Once again we find that even with a common language, or a mediator, or whatever, some people just aren’t great at gauging someone’s interest in what they have to talk about. These are poor communicators, as nothing is being accomplished by their word vomit.

I’m not sure there’s an easy solution for being a poor communicator. My advice is to humble yourself, understand that your message is important to you or the other party, and practice talking to people and targeting their interests and passions.

It’s funny because a lot of these shitty communicators come straight out of academia. Their heads get filled up with all this knowledge and invisible brownie points for doing homework and writing pages and pages of bullshit. And then they go to the average person and talk with the academic voice and use complicated words and confuse whatever message they were ‘trying’ to convey. All that bullshit and fluff. And it sounds cute from the outside, but I’m fluent in the academic language and I know that they can send their message SO much quicker if they just dumbed it down. Unless, of course, if they just like to listen to themselves. If that’s the case, just sit in a mirrored room and jerk yourself off.

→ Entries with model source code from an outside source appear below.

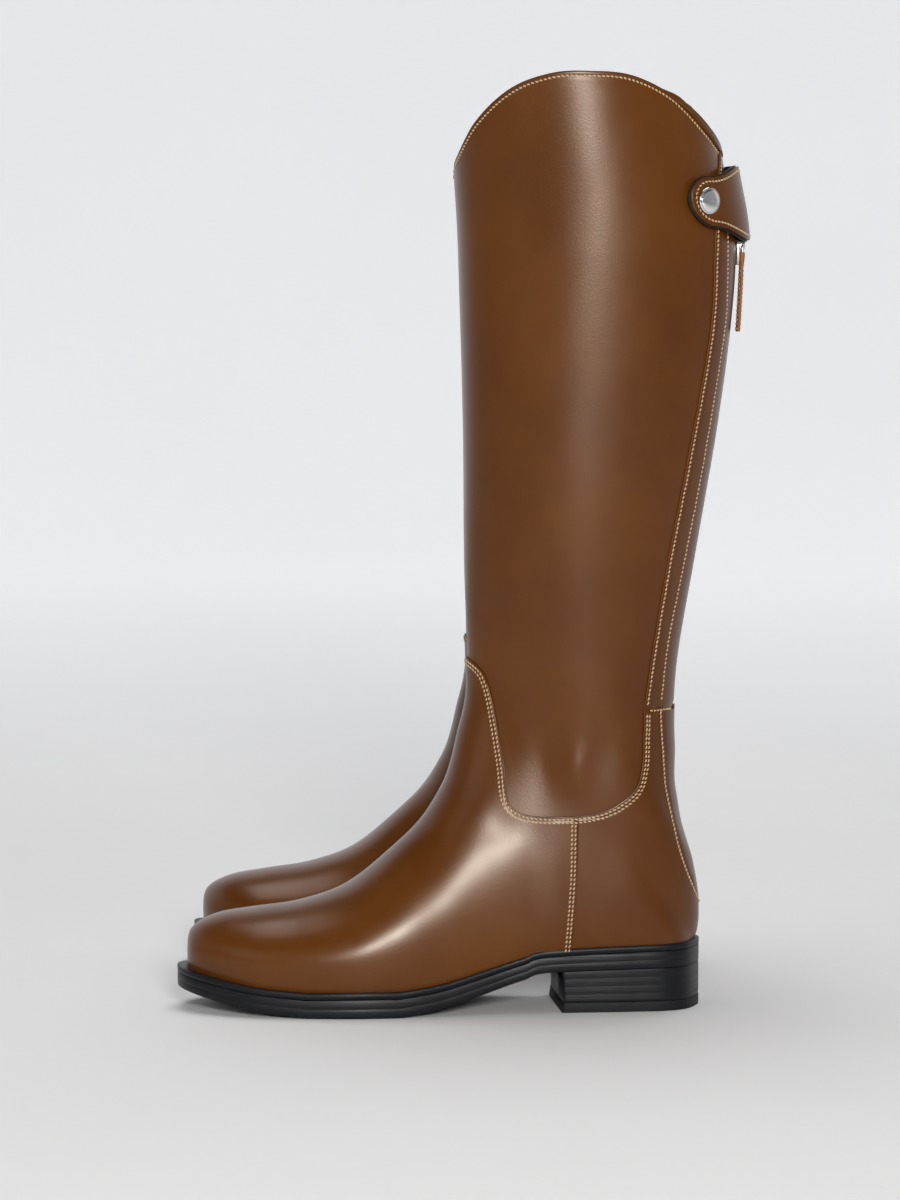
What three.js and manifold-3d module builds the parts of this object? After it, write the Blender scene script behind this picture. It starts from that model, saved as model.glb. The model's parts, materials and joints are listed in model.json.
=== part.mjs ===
// A pair of knee-high riding boots: stacked heel, welted sole, vamp and quarters sewn over
// the shaft, and a full-length zip down the back under a snap strap.
// Millimetres, +Z up. Each boot is modelled in its own frame, toe towards -Y, on z = 0, with
// its outer side at +X; the pair stands on the floor, mirrored about the plane X = 0.
import * as THREE from 'three';
import { mergeVertices } from 'three/addons/utils/BufferGeometryUtils.js';
import Module from 'manifold-3d';

const wasm = await Module();
wasm.setup();

// ---------------------------------------------------------------- driving dimensions
const SOLE_LENGTH = 280;        // outsole, heel to toe
const BOOT_HEIGHT = 495;        // floor to the highest point of the top line
const WIDTH = 100.6;            // outsole across the ball
const BOOT_SPACING = 168;       // centre to centre
const TOE_OUT = 3;              // degrees that each toe points outwards

const GAP = 0.3;                // clearance between pieces that touch
const PANEL = 1.6;              // shaft leather, also the stiffeners' depth
const UPPER = 1.5;              // vamp, quarter and placket leather
const LINING = 1.0;
const UNDERLAP = 9;             // how far the shaft runs on under the pieces sewn over it

const HEEL_TOP_PIECE = 5.5;
const HEEL_BLOCK = 15.6;
const TOE_SPRING = 12;          // toe end of the outsole above the floor
const SOLE_EDGE = 12;           // outsole and welt together at the waist
const WELT = 3.4;
const WELT_STAND_TOE = 6.4;     // how far the welt stands out of the upper
const WELT_STAND_HEEL = 4.2;
const WELT_WIDTH = 11;
const INSOLE = 2.4;
const SOCK = 1.6;
const SHANK = [15, 1.2, 86];    // width, thickness, length

const ZIP_GAP = 3.2;            // placket edge to the zip's middle
const TAPE_WIDTH = 12;
const TAPE_IN = 1;              // tape edge to the zip's middle
const TAPE = 0.6;
const TEETH_WIDTH = 4.8;
const GUARD_WIDTH = 30;
const SLIDER_STAND = 1.4;       // slider off the plackets when closed; it runs down an arc

const STRAP = 1.8;
const STRAP_LINING = 1.0;
const STRAP_STAND = 3.9;        // strap lining off the boot at the back
const SNAP_CAP = 14;            // diameter
const SNAP_STUD = 8;
const PULL_TAB = [9, 2.6, 42];  // leather tab: width, thickness, length

// ---------------------------------------------------------------- colours
const brown = (name) => finish(name, 0x643c1c, 0.42, 0);
const finish = (name, color, roughness, metalness) =>
  new THREE.MeshStandardMaterial({ name, color, roughness, metalness });
const leather = brown('brown_leather');
const backing = finish('black_backing', 0x17130f, 0.7, 0);
const liningLeather = finish('tan_lining', 0xb98b5a, 0.7, 0);
const tabLeather = finish('tan_tab_leather', 0x9a5a2e, 0.5, 0);
const soleBlack = finish('black_sole', 0x17181b, 0.45, 0);
const boardTan = finish('insole_board', 0xa58458, 0.9, 0);
const cork = finish('cork', 0xa9794a, 0.95, 0);
const steel = finish('spring_steel', 0x8f9297, 0.35, 1);
const silver = finish('polished_metal', 0xd6d7d8, 0.15, 1);
const tapeCloth = finish('zip_tape', 0x4a2f1b, 0.85, 0);
const stiffener = finish('stiffener', 0xc9b795, 0.85, 0);

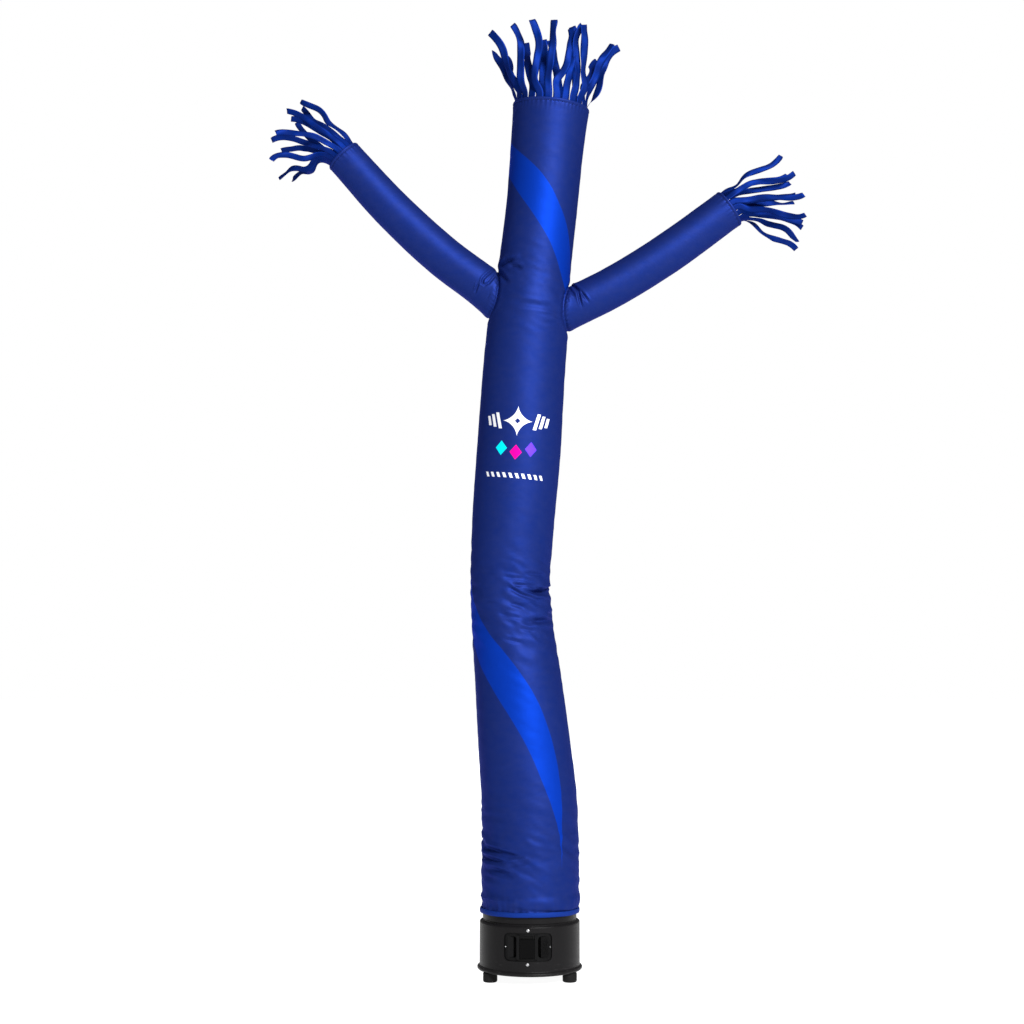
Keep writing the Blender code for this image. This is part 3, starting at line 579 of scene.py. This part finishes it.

The trick of the trade, the trade being communication, is to KNOW YOUR AUDIENCE. This isn’t easy at all. Especially if we move away from the one-on-one interactions. Imagine needing to gear your language towards the masses? Why do you think presidents talk in that slow, boring, emotionless cadence? It’s because it is the safest, all encompassing form of English that he could adopt. Now imagine if Obama would communicate in Black English? He comes from an academic background so I’m sure he’s more fluent in Standard American English, but just bear with me. If he got up on the podium and started speaking in African American English Vernacular (AAVE, Black English, ‘Ebonics’) then there would be a LARGE group of Americans that would eat that message up. It would be loud and clear, easy to digest, and would promote a sense a familiarity in all those who are fluent in AAVE. But what about the vast majority of Americans who don’t speak the dialect? They would be confused and frustrated. Knowing your audience in this situation means knowing the majority. So presidents will continue speaking in that boring, slow voice, unfortunately.

For my advanced students, the bonus trick of the trade is CODE SWITCHING. We all do it already, just some of us suck at it or are offensive. Code switching is the seamless transition from one effective language, dialect, etc. to another. For example, the way I speak to my mother is not the way I speak to my friends. The way I speak to my friends is not the way I speak to my hypothetical girlfriend. The way I speak to my professor is not the way I speak to my cousin who lives in the projects and barely made it through high school. Code switching is a sign of a great communicator. Now, it is also difficult to gauge someone’s language before speaking to them. I’d say, in this situation just talk naturally and neutrally. Don’t assume AAVE when you talk to a black dude. Don’t speak slow, broken Spanish when you talk to a brown dude. Yet, people still do those things. That’s not code switching, that’s called being an asshole.

That’s all I got, keep communicating.